Stardate 20040307.1531

(On Screen): Time Magazine gives us an excerpt from an interview with Kerry and a summary of a longer one. They do not make me feel any confidence in Senator Kerry's position on the war.

It is to the credit of Time's reporters that they tried to pin him down, and it is extremely revealing to watch him squirm and evade.

Kerry says, "I told you so."

I don't think war is nuanced at all. I think how you take a nation to war is the most fundamental decision a President makes, and there's nothing nuanced at all about keeping your promises. There is nothing nuanced about exhausting remedies that give you legitimacy and consent to go to war. And I refuse ever to accept the notion that anything I've suggested with respect to Iraq was nuanced. It was clear. It was precise. It was, in fact, prescient. It was ahead of the curve about what the difficulties were. And that is precisely what a President is supposed to be. I think I was right, 100% correct, about how you should have done Iraq.

I don't recall any such predictions or clear prescience. I only see 20-20 hindsight and kibitzing and carping and preening.

His phrasing is interesting: "how you take a nation to war", rather than "whether to take the nation to war". Style is more important than substance; motive more important than results; procedure more important than achievement.

As Kerry says, war definitely is not nuanced, but I do not find his denial of holding a nuanced position on the war convincing. In fact, what he says about the war goes beyond nuance to disingenuous equivocation.

I don't find his position either clear or precise. It seems that Time's interviewers didn't either:

TIME: What would you have done about Iraq had you been the President?
KERRY: If I had been the President, I might have gone to war but not the way the President did. It might have been only because we had exhausted the remedies of inspections, only because we had to—because it was the only way to enforce the disarmament.

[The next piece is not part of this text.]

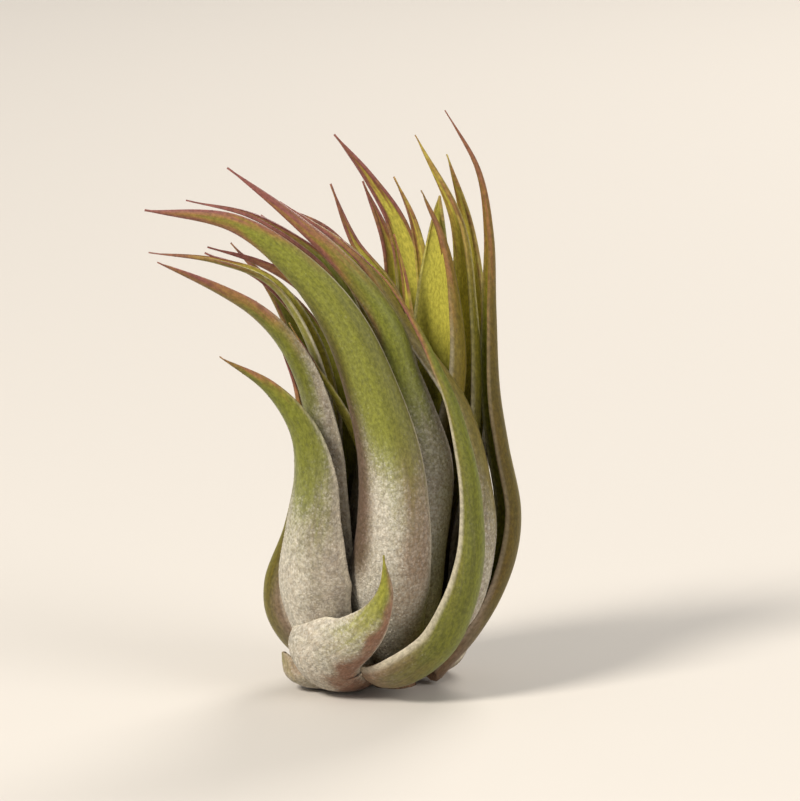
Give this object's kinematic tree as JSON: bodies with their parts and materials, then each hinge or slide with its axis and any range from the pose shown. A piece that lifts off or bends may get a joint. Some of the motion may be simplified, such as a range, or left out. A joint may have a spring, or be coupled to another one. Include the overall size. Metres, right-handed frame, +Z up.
{
  "type": "air plant",
  "caption": "Small air plant whose channelled silvery leaves swell into a loose bulb and sweep up to one side, standing free on its stem end.",
  "frame": {"origin": "centre of the flat dry end of the stem, on the surface that the plant stands on", "axes": "+Z up along the plant, +X to the right of its front, so that most blades sweep towards -X, and +Y towards its back"},
  "size_m": [0.0504, 0.0313, 0.0786],
  "materials": {
    "stem": "dry, fibrous and dull",
    "basal_leaf": "leaf tissue, matt with dry silvery scurf",
    "outer_leaf": "leaf tissue, matt silvery grey at the sheath, olive green on the blade",
    "inner_leaf": "leaf tissue, satin yellow green with brown and purple tips"
  },
  "bodies": {
    "root": {"stem": "stem", "basal_leaf_front": "basal_leaf", "basal_leaf_left": "basal_leaf", "basal_leaf_back_left": "basal_leaf", "basal_leaf_back_right": "basal_leaf", "outer_leaf_front": "outer_leaf", "outer_leaf_front_left": "outer_leaf", "outer_leaf_front_right": "outer_leaf", "outer_leaf_right": "outer_leaf", "outer_leaf_back_right": "outer_leaf", "outer_leaf_back": "outer_leaf", "outer_leaf_back_left": "outer_leaf", "outer_leaf_left_back": "outer_leaf", "outer_leaf_left": "outer_leaf", "second_leaf_left": "inner_leaf", "second_leaf_front": "inner_leaf", "second_leaf_right": "inner_leaf", "second_leaf_right_back": "inner_leaf", "second_leaf_back_right": "inner_leaf", "second_leaf_back": "inner_leaf", "second_leaf_back_left": "inner_leaf", "second_leaf_left_back": "inner_leaf", "third_leaf_front_left": "inner_leaf", "third_leaf_front_right": "inner_leaf", "third_leaf_right": "inner_leaf", "third_leaf_back_right": "inner_leaf", "third_leaf_back": "inner_leaf", "third_leaf_left": "inner_leaf", "heart_leaf_left": "inner_leaf", "heart_leaf_front": "inner_leaf", "heart_leaf_back": "inner_leaf"}
  },
  "joints": []
}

TIME: But it turns out there was nothing to disarm.
KERRY: Well, if we had kept on inspecting properly and gone through the process appropriately, we might have avoided almost a $200 billion expenditure, the loss of lives and the scorn of the world and the breaking of so many relationships.

TIME: Would you say your position on Iraq is a) it was a mistaken war; b) it was a necessary war fought in a bad way; or c) fill in the blank?
KERRY: I think George Bush rushed to war without exhausting the remedies available to him, without exhausting the diplomacy necessary to put the U.S. in the strongest position possible, without pulling together the logistics and the plan to shore up Iraq immediately and effectively.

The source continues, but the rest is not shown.